Enterprise's total capital return was $4.9 billion, resulting in a payout ratio of adjusted cash flow from operations of 57%. Total capital investments in the second quarter of 2025 were $1.3 billion, which included $1.2 billion for growth capital projects and $117 million of sustaining capital expenditures. Our expected range of growth capital expenditures for 2025 and 2026 remains unchanged at $4 billion-$4.5 billion for 2025 and $2 billion-$2.5 billion for 2026. We continue to expect 2025 sustaining capital expenditures to be approximately $525 million. Our total debt principal outstanding was approximately $33.1 billion as of June 30, 2025. Assuming the final maturity date for our hybrids, the weighted average life of our debt portfolio is approximately 18 years. Our weighted average cost of debt was 4.7%, and approximately 98% of our debt was fixed rate.
At June 30, 2025, our consolidated liquidity was approximately $5.1 billion, including availability under our credit facilities and unrestricted cash on hand.
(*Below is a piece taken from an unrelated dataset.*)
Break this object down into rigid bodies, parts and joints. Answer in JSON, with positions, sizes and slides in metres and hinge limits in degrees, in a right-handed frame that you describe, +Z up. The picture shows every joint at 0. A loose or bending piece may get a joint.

Our adjusted EBITDA for the second quarter was $2.4 billion, and for the last 12 months was $9.9 billion. As of June 30, 2025, our consolidated leverage was 3.1 times on a net basis after adjusting our debt for the partial equity treatment of our hybrid debt and reduced by the partnership's unrestricted cash on hand. Our leverage target remains at 3 times plus or minus 0.25 turns. With that, Libby, I think we can open it up for questions.
Libby Strait (VP of Investor Relations)
Thank you. Operator, we are ready to open the call for questions.
Operator (participant)
Thank you. As a reminder, to ask a question, you will need to press star 1 1 on your telephone. To remove yourself from the queue, you may press star 1 1 again. Please limit yourself to one question and one follow-up, or two questions, to allow everyone the opportunity to participate. Our first question comes from the line of Spiro Dounis of Citi. Please go ahead, Spiro.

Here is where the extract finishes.